Current shape constraints

ao_to_mo_transform: nbasis ≤ 512, nocc ≤ 128, nvir ≤ 512.

mp2_energy: nvir ≤ 128, naux ≤ 128.

Sizes outside these ranges fall through to the CPU reference path. N-tiling and M-tiling for larger systems are tracked as follow-up issues.

Multi-contraction: shared-operand pre-pinning

When the same tensor appears as input to multiple contractions, multi_einsum detects it and transfers it to the Trainium device once:

# Without multi_einsum: B transferred once per call (N transfers total)
results = [trntensor.einsum("ap,bp->ab", B[i], B[j])
           for i in range(nocc) for j in range(nocc)]

# With multi_einsum: shared B[i], B[j] pre-pinned; each appears in only
# one contraction here, but B itself is the shared operand across a loop:
results = trntensor.multi_einsum(
    ("ap,bp->ab", B_i, B_j),   # direct term
    ("ap,bp->ab", B_j, B_i),   # exchange term — B_i and B_j are reused
)

multi_einsum inspects tensor object identity (id()). If the same tensor object appears in two or more contractions, it is transferred once and the XLA-resident copy is used for all subsequent contractions in the batch.

On CPU (no NKI), multi_einsum behaves exactly like a loop over einsum().

XLA residency: to_xla / from_xla

The NKI dispatch path always transfers operands to the Trainium XLA device before kernel launch. For a single large matmul this cost is negligible; for a tight loop of small contractions it dominates. to_xla / from_xla expose the transfer explicitly so callers can control when it happens:

# Cold path: B transferred on every call (3 transfers for 3 calls)
for _ in range(3):
    result = trntensor.einsum("ij,jk->ik", A, B)

# Residency path: B transferred once, result stays on device until needed
A_x = trntensor.to_xla(A)
B_x = trntensor.to_xla(B)
for _ in range(3):
    result_x = trntensor.einsum("ij,jk->ik", A_x, B_x)  # zero transfer cost
result = trntensor.from_xla(result_x)

The residency API maps to the CUDA concept of a device-pinned buffer, but with explicit Python-level transfer rather than stream-implicit staging.

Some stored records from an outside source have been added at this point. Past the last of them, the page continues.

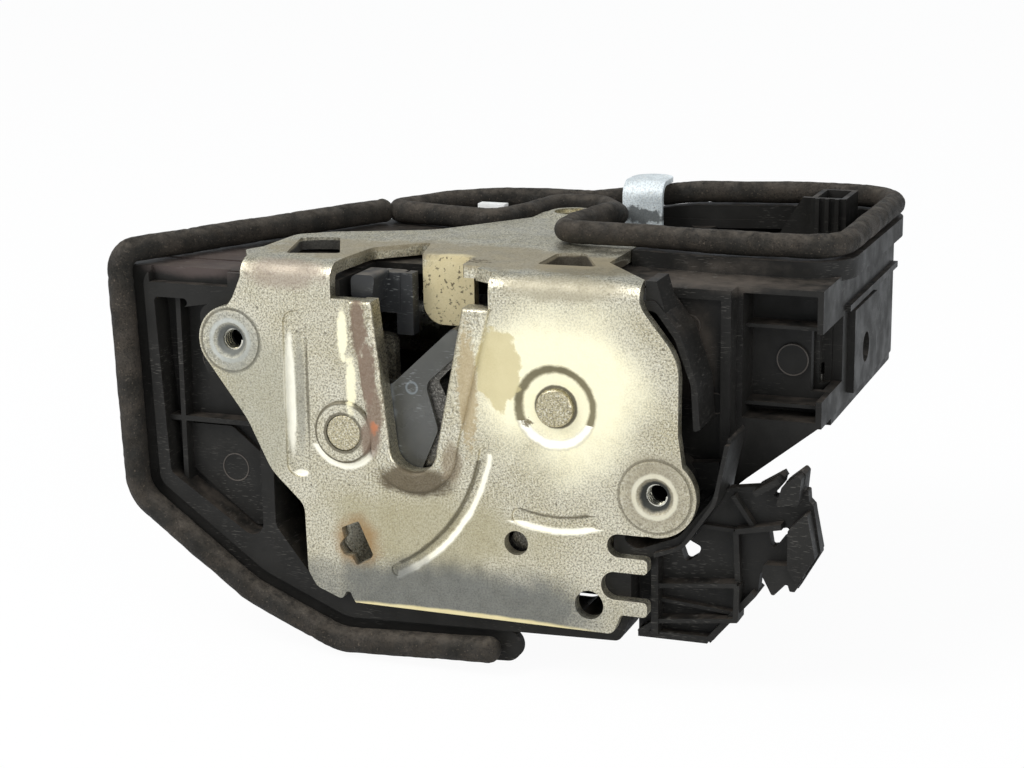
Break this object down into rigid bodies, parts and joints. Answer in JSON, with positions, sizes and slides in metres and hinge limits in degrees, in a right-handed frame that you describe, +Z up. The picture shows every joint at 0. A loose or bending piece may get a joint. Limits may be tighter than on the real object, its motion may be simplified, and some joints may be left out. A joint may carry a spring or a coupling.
{
  "type": "car door lock",
  "caption": "Car door lock: steel latch bracket with fishmouth, rotary catch and pawl, on a black plastic actuator housing with foam seals and a cable bracket.",
  "frame": {"origin": "the closed striker's seat at the bottom of the fishmouth, on the bracket's front face", "axes": "+X to the right across the bracket as seen from outside, +Y into the door, +Z up out of the mouth"},
  "size_m": [0.1671, 0.1118, 0.0983],
  "materials": {
    "zinc_steel": "zinc plated, speckled and worn",
    "bright_zinc": "bright zinc",
    "dark_steel": "oiled steel",
    "catch_plastic": "dark blue-grey moulded skin",
    "black_plastic": "black, dusty",
    "white_plastic": "natural white",
    "foam": "closed-cell foam, dusty",
    "bumper_rubber": "black rubber",
    "copper_alloy": "stamped contact strip",
    "motor_can": "plated motor can"
  },
  "bodies": {
    "lock": {"latch_plate": "zinc_steel", "back_plate": "zinc_steel", "catch_pin": "zinc_steel", "pawl_pin": "zinc_steel", "catch_spring": "dark_steel", "pawl_spring": "dark_steel", "release_pin": "dark_steel", "outside_pin": "dark_steel", "latch_case": "black_plastic", "bumper": "bumper_rubber", "cable_bracket": "black_plastic", "main_housing": "black_plastic", "housing_cover": "black_plastic", "cover_screw": "dark_steel", "retaining_clip": "dark_steel", "lock_motor": "motor_can", "worm_bearing": "black_plastic", "connector_socket": "black_plastic", "connector_pins": "copper_alloy", "steel_strap": "bright_zinc", "catch_switch": "black_plastic", "pawl_switch": "black_plastic", "contact_track": "copper_alloy", "edge_seal": "foam", "loop_seal": "foam"},
    "catch": {"catch": "dark_steel", "catch_skin_front": "catch_plastic", "catch_skin_back": "catch_plastic"},
    "pawl": {"pawl": "dark_steel"},
    "release": {"release_lever": "zinc_steel"},
    "outside": {"outside_lever": "zinc_steel"},
    "inside": {"inside_lever": "zinc_steel"},
    "gear": {"worm_wheel": "white_plastic"},
    "screw": {"worm": "dark_steel"},
    "rack": {"lock_slide": "white_plastic"}
  },
  "joints": [
    {"name": "catch_turn", "type": "hinge", "parent": "lock", "child": "catch", "pos_m": [-0.0175, 0.0072, 0.0038], "axis": [0, 1, 0], "range_deg": [0, 78], "stiffness_Nm_per_rad": 0.06, "springref_deg": -34.38},
    {"name": "pawl_turn", "type": "hinge", "parent": "lock", "child": "pawl", "pos_m": [0.0326, 0.0072, 0.0135], "axis": [0, -1, 0], "range_deg": [-4, 6], "stiffness_Nm_per_rad": 0.5},
    {"name": "release_turn", "type": "hinge", "parent": "lock", "child": "release", "pos_m": [0.0209, 0.0171, -0.023], "axis": [0, -1, 0], "range_deg": [-6, 4]},
    {"name": "outside_turn", "type": "hinge", "parent": "lock", "child": "outside", "pos_m": [-0.029, 0.0197, -0.009], "axis": [0, -1, 0], "range_deg": [-4, 6]},
    {"name": "inside_turn", "type": "hinge", "parent": "lock", "child": "inside", "pos_m": [0.052, 0.066, 0.0295], "axis": [0, 0, 1], "range_deg": [0, 35], "stiffness_Nm_per_rad": 0.02, "springref_deg": -28.65},
    {"name": "gear_turn", "type": "hinge", "parent": "lock", "child": "gear", "pos_m": [0.006, 0.0608, 0.022], "axis": [0, 0, 1], "range_deg": [0, 60]},
    {"name": "screw_spin", "type": "hinge", "parent": "lock", "child": "screw", "pos_m": [0.006, 0.043, 0.022], "axis": [1, 0, 0], "continuous": true},
    {"name": "rack_move", "type": "slide", "parent": "lock", "child": "rack", "axis": [-1, 0, 0], "range_m": [0, 0.0064]}
  ],
  "couplings": [
    {"joint": "release_turn", "follows": "pawl_turn", "ratio": -0.92077},
    {"joint": "outside_turn", "follows": "pawl_turn", "ratio": 0.92695},
    {"joint": "screw_spin", "follows": "gear_turn", "ratio": -36},
    {"joint": "rack_move", "follows": "gear_turn", "m_per_rad": 0.006}
  ]
}
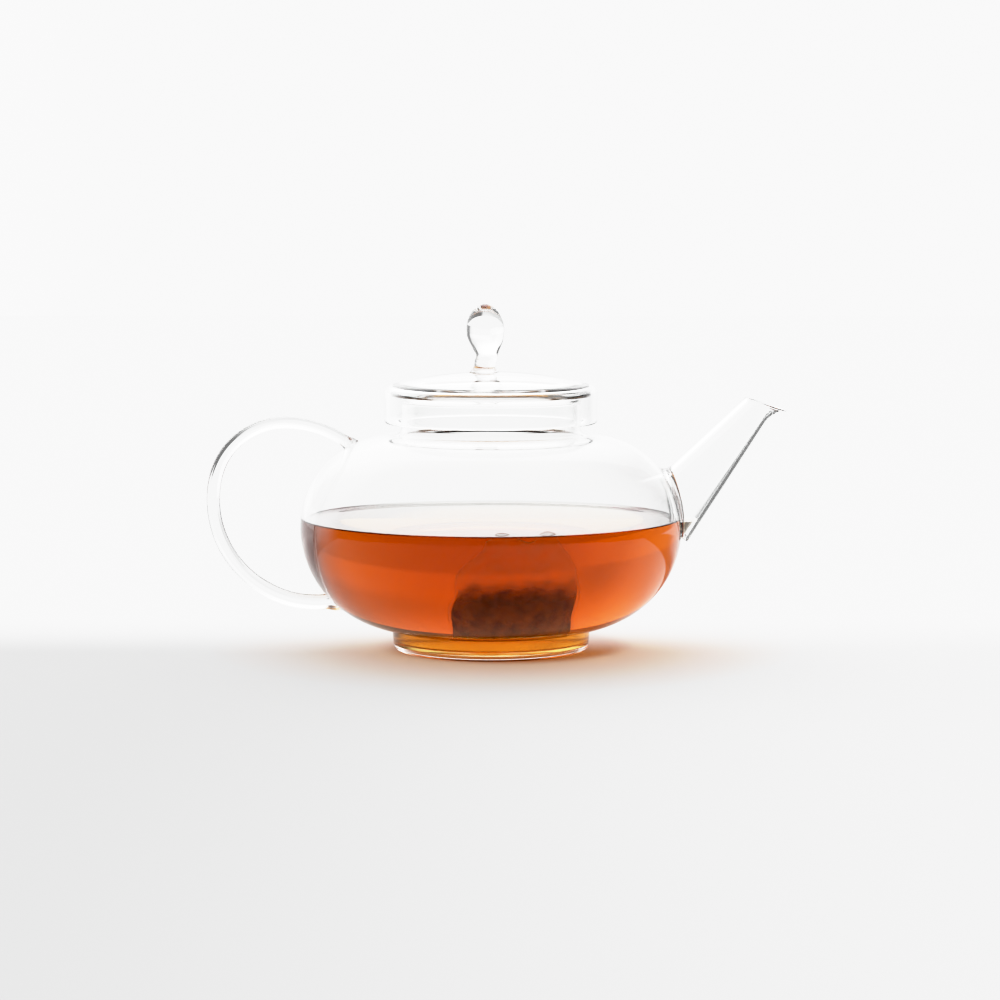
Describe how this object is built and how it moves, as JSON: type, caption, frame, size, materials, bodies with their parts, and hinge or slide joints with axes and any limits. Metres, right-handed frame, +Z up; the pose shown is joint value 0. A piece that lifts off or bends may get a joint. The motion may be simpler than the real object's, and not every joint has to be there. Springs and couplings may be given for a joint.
{
  "type": "teapot",
  "caption": "Clear glass teapot with a wide flattened bowl, foot ring, straight tapered spout, bent-rod ear handle and a domed lid with a drop knob that lifts off.",
  "frame": {"origin": "where the axis of the bowl meets the table the pot stands on", "axes": "+Z up along the axis of the bowl, +X towards the spout, -X towards the handle"},
  "size_m": [0.2428, 0.16, 0.1446],
  "materials": {
    "clear_glass": "gloss",
    "tea": "gloss",
    "bag_cloth": "satin",
    "tea_leaf": "matte"
  },
  "bodies": {
    "pot": {"bowl": "clear_glass", "foot_ring": "clear_glass", "spout": "clear_glass", "handle": "clear_glass"},
    "lid": {"lid_cap": "clear_glass", "lid_knob": "clear_glass"}
  },
  "joints": [
    {"name": "lid_lift", "type": "slide", "parent": "pot", "child": "lid", "axis": [0, 0, 1], "range_m": [0, 0.1]}
  ]
}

to_xla raises RuntimeError on hosts without nki installed.

For einsums with three or more operands, trntensor uses a greedy FLOP-cost path search to choose the contraction order:

# Naive: A(100,200) @ B(200,5) @ C(5,50) evaluated left-to-right costs
# A@B = 100×200×5 = 100k FLOPs → then ×C = 100×5×50 = 25k → 125k total.
# Greedy: B@C = 200×5×50 = 50k → then A×(BC) = 100×200×50 = 1M FLOPs.
# Hmm — actually left-to-right is better here. The planner finds the min.

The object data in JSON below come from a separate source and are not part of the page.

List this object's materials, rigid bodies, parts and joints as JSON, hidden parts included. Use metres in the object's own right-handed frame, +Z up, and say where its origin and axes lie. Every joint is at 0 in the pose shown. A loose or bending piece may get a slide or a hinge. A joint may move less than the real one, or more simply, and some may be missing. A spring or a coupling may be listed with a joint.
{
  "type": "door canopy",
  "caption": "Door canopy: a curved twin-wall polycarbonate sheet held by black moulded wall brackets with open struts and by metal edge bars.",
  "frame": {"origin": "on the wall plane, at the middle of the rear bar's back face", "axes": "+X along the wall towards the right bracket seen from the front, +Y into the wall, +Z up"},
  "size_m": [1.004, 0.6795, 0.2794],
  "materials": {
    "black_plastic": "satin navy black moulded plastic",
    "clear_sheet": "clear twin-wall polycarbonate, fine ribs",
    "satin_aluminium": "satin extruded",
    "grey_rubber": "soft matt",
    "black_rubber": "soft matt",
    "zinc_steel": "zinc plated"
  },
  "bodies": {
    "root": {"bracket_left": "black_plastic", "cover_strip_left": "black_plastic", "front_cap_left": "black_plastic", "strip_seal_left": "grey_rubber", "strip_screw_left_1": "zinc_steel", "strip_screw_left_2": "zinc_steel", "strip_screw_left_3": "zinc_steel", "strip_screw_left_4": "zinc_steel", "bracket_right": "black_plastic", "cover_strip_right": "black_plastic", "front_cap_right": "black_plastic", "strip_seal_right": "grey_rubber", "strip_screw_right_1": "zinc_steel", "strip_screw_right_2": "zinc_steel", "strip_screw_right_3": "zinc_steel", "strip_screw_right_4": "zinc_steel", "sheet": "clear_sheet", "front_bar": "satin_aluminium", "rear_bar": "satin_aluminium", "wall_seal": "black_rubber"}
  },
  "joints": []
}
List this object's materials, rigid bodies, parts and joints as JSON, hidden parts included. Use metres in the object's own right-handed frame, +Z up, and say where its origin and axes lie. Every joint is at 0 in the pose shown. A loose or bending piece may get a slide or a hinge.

C = trntensor.einsum("ij,jk,kl->il", A, B, C)

plan = trntensor.plan_contraction("ij,jk,kl->il", A, B, C)
print(plan.strategy)          # "path"
print(plan.contraction_path)  # [(0,1),(0,1)] — contract A@B first, then ×C

Each binary step in the path calls einsum() recursively and gets its own backend routing (NKI if large enough, PyTorch otherwise).

Decompositions

# CP / PARAFAC — tensor hypercontraction (THC) of two-electron integrals.
# Reduces O(N^4) storage to O(N^2 R).
factors, weights = trntensor.cp_decompose(tensor, rank=10)
reconstructed = trntensor.cp_reconstruct(factors, weights)

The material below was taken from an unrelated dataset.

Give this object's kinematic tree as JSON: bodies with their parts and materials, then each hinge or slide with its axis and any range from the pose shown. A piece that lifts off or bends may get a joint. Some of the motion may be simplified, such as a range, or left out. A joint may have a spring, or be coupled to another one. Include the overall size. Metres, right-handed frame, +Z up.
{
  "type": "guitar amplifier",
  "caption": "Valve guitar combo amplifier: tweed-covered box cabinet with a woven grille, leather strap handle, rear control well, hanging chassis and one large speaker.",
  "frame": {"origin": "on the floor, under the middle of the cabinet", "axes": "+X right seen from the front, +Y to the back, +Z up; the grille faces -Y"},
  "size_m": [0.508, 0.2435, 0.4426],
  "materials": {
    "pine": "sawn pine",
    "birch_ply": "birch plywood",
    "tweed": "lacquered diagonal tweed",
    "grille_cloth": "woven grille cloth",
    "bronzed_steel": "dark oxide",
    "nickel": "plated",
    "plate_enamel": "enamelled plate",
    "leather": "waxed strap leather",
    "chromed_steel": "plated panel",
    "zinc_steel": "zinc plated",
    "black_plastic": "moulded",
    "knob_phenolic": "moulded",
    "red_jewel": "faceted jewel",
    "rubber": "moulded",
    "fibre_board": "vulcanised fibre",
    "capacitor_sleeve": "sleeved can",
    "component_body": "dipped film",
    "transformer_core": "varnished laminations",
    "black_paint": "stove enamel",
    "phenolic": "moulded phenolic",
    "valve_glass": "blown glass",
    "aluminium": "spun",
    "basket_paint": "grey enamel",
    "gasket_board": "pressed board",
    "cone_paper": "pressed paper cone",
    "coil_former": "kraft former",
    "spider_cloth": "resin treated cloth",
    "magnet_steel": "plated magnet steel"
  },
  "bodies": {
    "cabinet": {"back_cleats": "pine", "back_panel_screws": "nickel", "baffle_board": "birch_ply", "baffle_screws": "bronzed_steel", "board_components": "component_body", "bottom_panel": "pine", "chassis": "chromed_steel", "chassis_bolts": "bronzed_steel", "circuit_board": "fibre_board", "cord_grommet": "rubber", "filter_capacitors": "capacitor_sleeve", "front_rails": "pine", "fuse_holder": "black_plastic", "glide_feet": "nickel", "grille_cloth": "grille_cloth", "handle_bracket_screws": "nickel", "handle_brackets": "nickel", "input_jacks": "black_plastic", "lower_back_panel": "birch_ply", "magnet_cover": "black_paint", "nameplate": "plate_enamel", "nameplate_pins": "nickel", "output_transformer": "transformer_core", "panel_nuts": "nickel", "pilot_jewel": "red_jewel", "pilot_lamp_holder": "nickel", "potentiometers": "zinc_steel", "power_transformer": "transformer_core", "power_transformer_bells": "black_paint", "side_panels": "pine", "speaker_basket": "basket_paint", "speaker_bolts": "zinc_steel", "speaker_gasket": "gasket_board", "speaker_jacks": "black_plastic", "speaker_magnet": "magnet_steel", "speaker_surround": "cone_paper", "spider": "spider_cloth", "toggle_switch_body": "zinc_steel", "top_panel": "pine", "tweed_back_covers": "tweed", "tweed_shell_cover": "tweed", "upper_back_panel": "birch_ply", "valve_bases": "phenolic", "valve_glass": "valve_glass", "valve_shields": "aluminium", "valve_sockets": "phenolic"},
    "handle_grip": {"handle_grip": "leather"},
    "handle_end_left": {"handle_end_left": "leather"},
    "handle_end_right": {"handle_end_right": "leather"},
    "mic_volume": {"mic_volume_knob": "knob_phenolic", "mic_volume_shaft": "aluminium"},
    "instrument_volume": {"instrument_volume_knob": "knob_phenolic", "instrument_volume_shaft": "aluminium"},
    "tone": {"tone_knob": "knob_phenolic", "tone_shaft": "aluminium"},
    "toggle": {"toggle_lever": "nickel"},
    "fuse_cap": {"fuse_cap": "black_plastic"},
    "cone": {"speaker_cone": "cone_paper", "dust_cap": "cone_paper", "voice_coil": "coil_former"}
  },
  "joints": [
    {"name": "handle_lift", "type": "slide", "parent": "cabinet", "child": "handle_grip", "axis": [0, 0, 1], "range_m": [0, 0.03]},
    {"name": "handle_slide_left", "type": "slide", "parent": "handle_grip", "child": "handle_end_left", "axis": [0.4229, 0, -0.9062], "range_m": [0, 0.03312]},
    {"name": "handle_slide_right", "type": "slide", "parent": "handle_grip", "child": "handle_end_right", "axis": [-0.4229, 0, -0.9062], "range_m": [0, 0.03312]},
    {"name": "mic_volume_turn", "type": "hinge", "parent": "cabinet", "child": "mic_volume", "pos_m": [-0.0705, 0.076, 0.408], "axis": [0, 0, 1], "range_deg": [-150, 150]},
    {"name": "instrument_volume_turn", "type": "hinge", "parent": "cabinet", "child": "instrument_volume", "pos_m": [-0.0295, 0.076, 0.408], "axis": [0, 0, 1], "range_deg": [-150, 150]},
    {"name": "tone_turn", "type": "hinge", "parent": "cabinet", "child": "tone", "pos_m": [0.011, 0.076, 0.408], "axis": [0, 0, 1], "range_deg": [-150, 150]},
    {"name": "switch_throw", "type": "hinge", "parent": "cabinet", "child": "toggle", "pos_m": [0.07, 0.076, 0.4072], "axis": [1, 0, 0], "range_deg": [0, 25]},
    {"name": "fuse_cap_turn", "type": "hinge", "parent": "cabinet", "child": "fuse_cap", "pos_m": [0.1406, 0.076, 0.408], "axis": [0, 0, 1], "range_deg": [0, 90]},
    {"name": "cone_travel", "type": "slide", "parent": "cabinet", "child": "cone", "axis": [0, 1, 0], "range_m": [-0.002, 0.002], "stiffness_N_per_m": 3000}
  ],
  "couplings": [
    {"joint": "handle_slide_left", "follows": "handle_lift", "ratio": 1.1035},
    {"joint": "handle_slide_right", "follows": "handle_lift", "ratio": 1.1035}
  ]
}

# Tucker / HOSVD — low-rank approximation of DF coefficient tensors.
# Reduces memory for large auxiliary basis sets.
core, factors = trntensor.tucker_decompose(tensor, ranks=(5, 5, 5))
reconstructed = trntensor.tucker_reconstruct(core, factors)

Both run on CPU. NKI-accelerated paths for large ranks are a follow-up.